ASTERIX LE GAULOIS, GORIA VICTIS !
En 1870, la France subit une humiliante défaite. Le besoin de se reconstruire se fit vite sentir. Interprète magistral de celui-ci, Antonin Mercié présenta dès 1874 une sculpture qui devient emblématique du processus national de résilience en cours. Tout est dans son nom : Gloria Victis.
Dans le même temps, la recherche d’une revanche sur le mauvais sort favorisa la construction d’une image positive de la France. Beaucoup de Français ressentaient alors le besoin de s’identifier à des héros. L’histoire de France d’Ernest Lavisse, leur en proposa toute une panoplie parmi lesquels émergeaient ceux qui, bien que vaincus, avaient su résister à un envahisseur : Jeanne d’Arc, Bayard, Napoléon… et Vercingétorix, bien sûr, pas vraiment Français mais déjà naturalisé !
Né en 1852, Lionel Royer est un de ces artistes français qui avait participé à la guerre franco-prussienne. Il en gardait un souvenir douloureux. En 1899 – en pleine affaire Dreyfus – il choisit de mettre en scène Vercingétorix jette ses armes aux pieds de César. Ce tableau parle du lointain passé, mais pas seulement. Il porte l’empreinte de la guerre franco-prussienne. Derrière le chef Gaulois déposant ses armes aux pieds de Jules César, Royer – et son public, les commentaires de l’époque en attestent – pensai.en.t à la France cédant devant l’intransigeance du Kaiser Guillaume de Prusse. Si l’artiste traitait de 52 avant J-C, il parlait aussi – surtout ? – de la capitulation de 1870-1871. C’était sa manière de maintenir vivant le souvenir de la défaite, que ses compatriotes n’oublient pas…

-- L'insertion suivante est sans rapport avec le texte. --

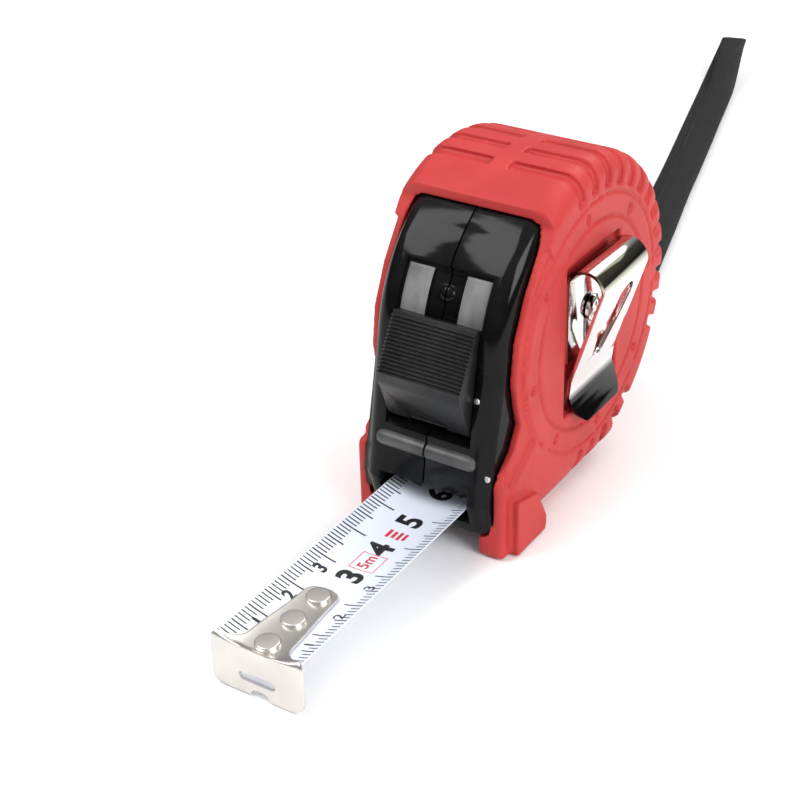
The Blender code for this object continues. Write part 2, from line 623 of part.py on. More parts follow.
def make_post():
    half = CAVITY_HALF_WIDTH - GAP
    washer = flange_inner_x() + FLANGE_THICKNESS + RUNNING_GAP
    profile = [(-half, POST_RADIUS + 0.002), (-washer, POST_RADIUS + 0.002), (-washer, POST_RADIUS),
               (washer, POST_RADIUS), (washer, POST_RADIUS + 0.002), (half, POST_RADIUS + 0.002)]
    return turned("centre_post", profile, 0.0, AXIS_Z, ROUND_STEPS // 2)


# ---- lock ---------------------------------------------------------------
def make_slider():
    """Thumb slider: it follows the case's front about the drum's axis."""
    inner = CASE_RADIUS - RECESS_DEPTH + GAP
    turns = [SLIDER_TOP_ANGLE + (SLIDER_FOOT_ANGLE - SLIDER_TOP_ANGLE) * s / 12 for s in range(13)]
    inside = []
    for turn in turns:
        y, z = polar(inner, turn)
        inside.append((y, z))
    skirt = polar(CASE_RADIUS + 0.0040, SLIDER_FOOT_ANGLE)
    outside = [skirt, polar(SLIDER_THUMB_RADIUS - 0.0012, SLIDER_THUMB_ANGLE + math.radians(4)),
               polar(SLIDER_THUMB_RADIUS, SLIDER_THUMB_ANGLE + math.radians(1)),
               polar(SLIDER_THUMB_RADIUS - 0.0004, SLIDER_THUMB_ANGLE - math.radians(1)),
               polar(CASE_RADIUS + 0.0018, SLIDER_TOP_ANGLE + math.radians(2)),
               polar(CASE_RADIUS + 0.0012, SLIDER_TOP_ANGLE)]
    slider = pivoted(prism("lock_slider", inside + outside, -SLIDER_HALF_WIDTH, SLIDER_HALF_WIDTH))
    neck = sector("slider_neck", BRAKE_RADIUS + GAP, inner + 0.0010, NECK_ANGLE - NECK_HALF_ANGLE,
                  NECK_ANGLE + NECK_HALF_ANGLE, NECK_HALF_WIDTH, steps=3)
    join(slider, neck)
    return slider


def make_brake():
    return pivoted(sector("brake_arm", BRAKE_RADIUS - BRAKE_THICKNESS, BRAKE_RADIUS, BRAKE_TOP_ANGLE,
                          BRAKE_END_ANGLE, BRAKE_HALF_WIDTH, steps=20))


# ---- belt clip ----------------------------------------------------------
def clip_path():
    """The clip's side view as (x, z), from the leaf's lower end over the bend to the lip."""
    half = CLIP_THICKNESS / 2
    leaf = CLIP_LEAF_X + half
    plate = leaf + 2 * CLIP_STAND_OFF
    touch = CLIP_LEAF_X + GAP + half
    path = [(leaf, CLIP_TOP_Z - CLIP_LEAF_LENGTH), (leaf, CLIP_TOP_Z)]
    for step in range(1, 10):
        turn = math.pi * step / 10
        path.append((leaf + CLIP_STAND_OFF * (1 - math.cos(turn)), CLIP_TOP_Z + CLIP_STAND_OFF * math.sin(turn)))
    return path + [(plate, CLIP_TOP_Z), (touch, CLIP_TOUCH_Z), (touch + CLIP_LIP_OUT, CLIP_LIP_Z)]


def thick_path(path, thickness):
    """The closed outline of a bent strip whose middle follows the path."""
    left, right = [], []
    for index, (a, b) in enumerate(path):
        before = path[max(index - 1, 0)]
        after = path[min(index + 1, len(path) - 1)]
        incoming = Vector((a - before[0], b - before[1]))
        outgoing = Vector((after[0] - a, after[1] - b))
        directions = [d.normalized() for d in (incoming, outgoing) if d.length > 1e-9]
        along = sum(directions, Vector((0, 0))).normalized()
        stretch = thickness / 2 / max(along.dot(directions[0]), 0.5)
        left.append((a - along.y * stretch, b + along.x * stretch))
        right.append((a + along.y * stretch, b - along.x * stretch))
    return left + right[::-1]


def make_clip():
    outline = thick_path(clip_path(), CLIP_THICKNESS)
    low, high = CLIP_MIDDLE_Y - CLIP_WIDTH / 2, CLIP_MIDDLE_Y + CLIP_WIDTH / 2
    clip = loft("belt_clip", [[(x, y, z) for x, z in outline] for y in (low, high)])
    slot_x = CLIP_LEAF_X + CLIP_STAND_OFF
    slot = slab("clip_slot", [(CLIP_MIDDLE_Y + 0.0035, CLIP_TOP_Z - 0.0040, 0.0014),
                              (CLIP_MIDDLE_Y + 0.0010, CLIP_TOP_Z - 0.0135, 0.0018)],
                slot_x, slot_x + 2 * CLIP_STAND_OFF + OVERCUT)
    cut(clip, slot)
    cut(clip, bar("clip_leaf_hole", CLIP_LEAF_X - OVERCUT, CLIP_LEAF_X + CLIP_THICKNESS + 0.001,
                  CLIP_SCREW_RADIUS + GAP, CLIP_MIDDLE_Y, CLIP_SCREW_Z))
    for side in (-1, 1):
        corner = clip_corner_cutter(f"clip_corner{side}", side)
        cut(clip, corner)
    return clip


def clip_corner_cutter(name, side):
    """Rounds one lower corner of the lip, seen along X."""
    edge = CLIP_MIDDLE_Y + side * CLIP_WIDTH / 2
    radius = 0.0052
    centre_y, centre_z = edge - side * radius, CLIP_LIP_Z - 0.0004 + radius
    arc = [(centre_y + side * radius * math.sin(t), centre_z - radius * math.cos(t))
           for t in (math.pi / 2 * s / 6 for s in range(7))]
    outline = arc + [(edge + side * OVERCUT, centre_z), (edge + side * OVERCUT, CLIP_LIP_Z - OVERCUT),
                     (centre_y, CLIP_LIP_Z - OVERCUT)]
    return prism(name, outline, JACKET_HALF_WIDTH - OVERCUT, JACKET_HALF_WIDTH + 2 * CLIP_STAND_OFF + OVERCUT)


def make_clip_screw():
    seat = CLIP_LEAF_X + CLIP_THICKNESS + GAP
    radius = CLIP_SCREW_HEAD_RADIUS
    profile = [(CAVITY_HALF_WIDTH + GAP, CLIP_SCREW_RADIUS / 2),
               (CAVITY_HALF_WIDTH + 0.0010, CLIP_SCREW_RADIUS), (seat, CLIP_SCREW_RADIUS),
               (seat, radius), (seat + 0.0005, radius), (seat + 0.0011, radius * 0.72),
               (seat + 0.0013, radius * 0.35)]
    return turned("clip_screw", profile, CLIP_MIDDLE_Y, CLIP_SCREW_Z, SMALL_ROUND_STEPS)


def make_case_screw(number):
    y, z = boss_places()[number]
    seat = screw_head_x()
    tip = -(CAVITY_HALF_WIDTH - 0.001 - GAP)
    profile = [(tip, CASE_SCREW_RADIUS * 0.5), (tip + 0.0012, CASE_SCREW_RADIUS), (seat, CASE_SCREW_RADIUS),
               (seat, CASE_SCREW_HEAD_RADIUS), (seat + CASE_SCREW_HEAD_HEIGHT * 0.6, CASE_SCREW_HEAD_RADIUS),
               (seat + CASE_SCREW_HEAD_HEIGHT, CASE_SCREW_HEAD_RADIUS * 0.7)]
    return turned(f"case_screw_{number + 1}", profile, y, z, SMALL_ROUND_STEPS)


# ---- strap --------------------------------------------------------------
STRAP_FLOOR_Z = 1.5 * GAP + STRAP_THICKNESS  # middle of the two legs where they lie flat
STRAP_ROUTE = [  # middle of the two legs, from the pin to where the far loop starts
    (0.0, *STRAP_PIN_PLACE), (0.0, 0.0298, 0.0120), (-0.0003, 0.0370, 0.0068), (-0.0014, 0.0440, 0.0034),
    (-0.0040, 0.0530, STRAP_FLOOR_Z + 0.0003), (-0.0078, 0.0640, STRAP_FLOOR_Z),
    (-0.0122, 0.0780, STRAP_FLOOR_Z),
    (-0.0170, 0.0950, STRAP_FLOOR_Z), (-0.0222, 0.1140, STRAP_FLOOR_Z), (-0.0279, 0.1340, STRAP_FLOOR_Z),
    (-0.0345, 0.1590, STRAP_FLOOR_Z), (-0.0427, 0.1890, STRAP_FLOOR_Z), (-0.0495, 0.2140, STRAP_FLOOR_Z),
    (-0.0556, 0.2360, STRAP_FLOOR_Z),
]


def smooth_share(value, low, high):
    share = min(max((value - low) / (high - low), 0.0), 1.0)
    return share * share * (3 - 2 * share)


def smooth_route(points, per_span=5):
    """A smooth curve (Catmull-Rom) through the route's points."""
    vectors = [Vector(point) for point in points]
    vectors = [2 * vectors[0] - vectors[1]] + vectors + [2 * vectors[-1] - vectors[-2]]
    curve = []
    for a, b, c, d in zip(vectors, vectors[1:], vectors[2:], vectors[3:]):
        for step in range(per_span):
            t = step / per_span
            curve.append(0.5 * (2 * b + (c - a) * t + (2 * a - 5 * b + 4 * c - d) * t ** 2
                                + (3 * b - a - 3 * c + d) * t ** 3))
    return curve + [vectors[-2]]


def strap_path():
    """(point, level direction across) all the way round the strap: out on the lower leg, over the far loop,
    back on the upper leg and about the pin."""
    middle = smooth_route(STRAP_ROUTE)
    lower, upper = [], []
    for index, point in enumerate(middle):
        along = (middle[min(index + 1, len(middle) - 1)] - middle[max(index - 1, 0)]).normalized()
        side = along.cross(Vector((0, 0, 1))).normalized()
        up = side.cross(along).normalized()
        lying = smooth_share(point.y, STRAP_PIN_PLACE[0] + 0.006, 0.060)
        lift = STRAP_BEND + ((STRAP_THICKNESS + GAP) / 2 - STRAP_BEND) * lying
        rise = 2 * STRAP_LOOP_RADIUS * smooth_share(point.y, middle[-1].y - 0.026, middle[-1].y)
        step = STRAP_SIDE_STEP / 2 * lying
        lower.append((point - up * lift - side * step, side))
        upper.append((point + up * (lift + rise) + side * step, side))
    toward_pin = -Vector((0, math.cos(STRAP_ANGLE), math.sin(STRAP_ANGLE)))
    return lower + half_turn(lower[-1], upper[-1], along) + upper[::-1] + half_turn(upper[0], lower[0], toward_pin)


def half_turn(start, end, outward, steps=9):
    """The strap's middle round half a circle that bulges outward, between two of its places."""
    middle, radius = (start[0] + end[0]) / 2, (end[0] - start[0]).length / 2
    toward = (start[0] - middle).normalized()
    turns = [math.pi * step / (steps + 1) for step in range(1, steps + 1)]
    return [(middle + radius * (toward * math.cos(t) + outward * math.sin(t)), start[1]) for t in turns]


def make_strap():
    """A flat strip along the strap's path, closed on itself."""
    path = strap_path()
    rings = []
    for index, (point, across) in enumerate(path):
        along = (path[(index + 1) % len(path)][0] - path[index - 1][0]).normalized()
        wide, thick = across * STRAP_WIDTH / 2, across.cross(along).normalized() * STRAP_THICKNESS / 2
        rings.append([point - wide - thick, point + wide - thick, point + wide + thick, point - wide + thick])
    return loft("wrist_strap", rings, closed=True)


def make_strap_pin():
    y, z = STRAP_PIN_PLACE
    reach = STRAP_POCKET_HALF_WIDTH + 0.0018 - GAP
    return turned("strap_pin", [(-reach, STRAP_PIN_RADIUS), (reach, STRAP_PIN_RADIUS)], y, z, SMALL_ROUND_STEPS)


# ---- assembly -----------------------------------------------------------
clear_scene()
PARTS = make_collection("tape_measure")
CUTTERS = make_collection("cutters")

GLOSS_BLACK = make_material("gloss_black_plastic", (0.012, 0.012, 0.013), 0.16)
SATIN_BLACK = make_material("satin_black_plastic", (0.014, 0.014, 0.015), 0.42)
RED_RUBBER = make_material("red_rubber", (0.62, 0.045, 0.045), 0.55)
BLADE_WHITE = make_material("blade_white", (0.78, 0.82, 0.90), 0.38)
NICKEL = make_material("nickel", (0.62, 0.59, 0.55), 0.30, 1.0)
CHROME = make_material("chrome", (0.80, 0.80, 0.80), 0.08, 1.0)
GREY_PLASTIC = make_material("grey_plastic", (0.30, 0.31, 0.32), 0.50)
SPRING_STEEL = make_material("spring_steel", (0.32, 0.34, 0.38), 0.35, 1.0)
BLACK_STRAP = make_material("black_strap", (0.020, 0.020, 0.022), 0.60)

piece(make_case_half("case_right", 1), GLOSS_BLACK)
piece(make_case_half("case_left", -1), GLOSS_BLACK)
piece(make_jacket(), RED_RUBBER)
piece(make_blade(), BLADE_WHITE)
piece(make_hook(), NICKEL)
for rivet in range(len(RIVET_PLACES)):
    piece(make_rivet(rivet), NICKEL)
piece(make_spool(), GREY_PLASTIC)
piece(make_spring_cover(), GREY_PLASTIC)
piece(make_coil(), BLADE_WHITE)
piece(make_power_spring(), SPRING_STEEL)
piece(make_post(), NICKEL)
piece(make_slider(), SATIN_BLACK)
piece(make_brake(), SATIN_BLACK)
piece(make_clip(), CHROME)
piece(make_clip_screw(), CHROME)
for screw in range(len(boss_places())):
    piece(make_case_screw(screw), NICKEL)
piece(make_strap(), BLACK_STRAP)
piece(make_strap_pin(), NICKEL)
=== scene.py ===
"""Looks of the pocket tape measure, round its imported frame.

Fine shells stand in for the CAD's, and the blade's print, the materials and the room are added.
"""

import math

import bmesh
import bpy
from mathutils import Matrix, Vector


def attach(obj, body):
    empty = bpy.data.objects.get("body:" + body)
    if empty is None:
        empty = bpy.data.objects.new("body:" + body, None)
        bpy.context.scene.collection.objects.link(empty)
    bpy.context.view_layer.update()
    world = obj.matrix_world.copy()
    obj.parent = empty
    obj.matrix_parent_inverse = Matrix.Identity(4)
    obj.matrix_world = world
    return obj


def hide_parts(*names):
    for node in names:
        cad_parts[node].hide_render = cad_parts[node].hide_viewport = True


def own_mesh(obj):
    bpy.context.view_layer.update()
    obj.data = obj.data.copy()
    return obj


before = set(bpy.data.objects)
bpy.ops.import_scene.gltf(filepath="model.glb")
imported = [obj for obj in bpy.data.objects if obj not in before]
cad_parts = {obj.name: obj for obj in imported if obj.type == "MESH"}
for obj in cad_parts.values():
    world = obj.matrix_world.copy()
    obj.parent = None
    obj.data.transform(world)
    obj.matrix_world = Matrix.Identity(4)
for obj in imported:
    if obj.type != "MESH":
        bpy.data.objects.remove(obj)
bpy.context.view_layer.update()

# ---- sizes, in metres, as in the CAD ------------------------------------
GAP = 0.0003
AXIS_Z = 0.037
CASE_RADIUS = 0.0322
CASE_HALF_WIDTH = 0.0144
CASE_EDGE_RADIUS = 0.0035
NOSE_REACH = 0.0372
MOUTH_HALF_WIDTH = 0.0101
MOUTH_TOP_Z = 0.0141
MOUTH_FLOOR_Z = 0.0076
JACKET_RADIUS = 0.0345
JACKET_HALF_WIDTH = 0.0172
JACKET_INNER_HALF_WIDTH = 0.0147
JACKET_EDGE_RADIUS = 0.0045
JACKET_KEEL_RADIUS = 0.0095
FOOT_FRONT = 0.0350
FOOT_BACK = 0.0180
FOOT_INNER_X = 0.0115
FOOT_HEIGHT = 0.0185
BLADE_HALF_CHORD = 0.0092
BLADE_SAG = 0.0019
BLADE_THICKNESS = 0.00025
BLADE_Z = 0.0088
HOOK_Y = -0.0916
BLADE_INNER_Y = -0.029
SLIDER_HALF_WIDTH = 0.0092
OVERCUT = 0.002  # how far a cutter runs past what it cuts
ROOT = 0.0006  # how far a dome or a head runs down into what it stands on

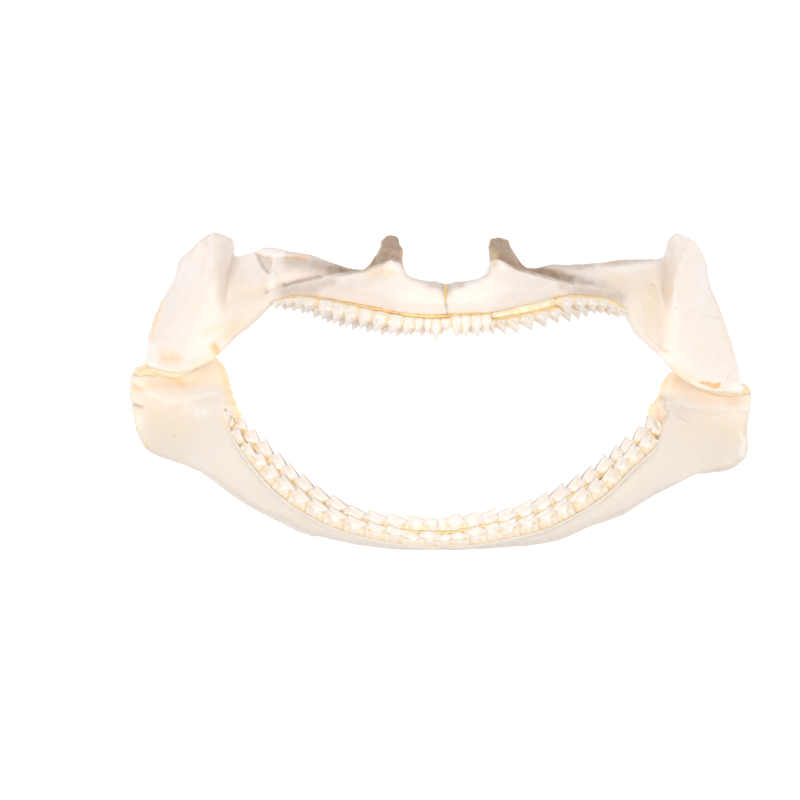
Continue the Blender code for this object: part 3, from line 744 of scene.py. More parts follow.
def mark(mesh, half, seed):
    """Stores how strongly each kind of colour mark, painted shade among them, shows at each point of the
    labial side.
    """
    points = get_points(mesh)
    facing = labial_share(mesh, MARKS_REACH)
    spots = wandering_spots(points, MARKS_WANDER, seed)
    marks = {kind: np.zeros(len(points)) for kind in (*MARK_LOOKS, "dark")}
    for kind, strength, width, line in MARKS[half]:
        shown = strength * band(line, width, spots) * facing
        # Marks along the hollow behind the crest are painted shade and are cut off at the crest
        if kind == "trough_shade":
            kind = "painted_shade_brown"
            columns, rows = seen_at(points).T
            crest_rows = np.interp(columns, *zip(*CREST[half]))
            shown *= np.clip(crest_rows - rows + 0.5, 0, 1)
        marks[kind] = np.maximum(marks[kind], shown)
    for _height, kind, strength, outline in PATCHES.get(half, []):
        shown = strength * inside_share(outline, spots) * facing
        marks[kind] = np.maximum(marks[kind], shown)
    for kind, values in marks.items():
        set_mark(mesh, kind, values)


def cartilage(half, sections, heights, back_of, pad, node, made_of, seed):
    """One half of the jaw: the solid's own loft made finer, rounded, carved and marked."""
    placed = [[place(*spot, height) for spot, height in zip(*guides)]
              for guides in zip(sections, heights)]
    front = refined(np.array(placed), FINER_SOLID)
    back = back_of(front)
    set_pad(front, back, pad)
    side = math.copysign(1, front[-1, 0, 0])
    keep_to_side(front, side)
    keep_to_side(back, side)
    for grid in (front, back):
        grid[0, :, 0] -= side * SEAM_REACH
    thing = closed_loft(half + "_cartilage", refined(front, FINER_LOOKS), refined(back, FINER_LOOKS))
    remeshed(thing, VOXEL)
    soften(thing.data, SOFTENED_BEFORE_CARVING)
    carve(thing.data, half, seed)
    soften(thing.data, SOFTENED_AFTER_CARVING)
    mark(thing.data, half, seed)
    thing.data.materials.clear()
    thing.data.materials.append(made_of)
    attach(thing, "root")
    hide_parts(node)
    return thing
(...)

En 1959, René Goscinny et René Uderzo publient Astérix, le Gaulois, premier album d'une série promise à un monumental succès éditorial. Ils introduisent leur récit par l’évocation de la reddition d’Alésia. [Elle est reprise dans Le Bouclier Arverne en 1968]. Uderzo s’empare alors du tableau de Royer pour en proposer une version pastichée. Simple retour aux sources de l’histoire pour les deux humoristes qui n’entendaient pas faire référence à 1870 ? Certes, mais leur choix eut d’autant plus d'impact qu’il faisait vibrer une petite corde bien française. Au-delà de l’image des Gaulois ripailleurs, bagarreurs et hâbleurs, la gloire des vaincus implicitement irréductibles restait une conviction fortement ancrée dans l'esprit des Français. Sa vitalité se lisait d'ailleurs dans la popularité de Raymond Poulidor, héros glorieux du Tour de Gaule (de France), bien plus que Jacques Anquetil !
La mémoire collective a ses pérennités que la conscience ignore.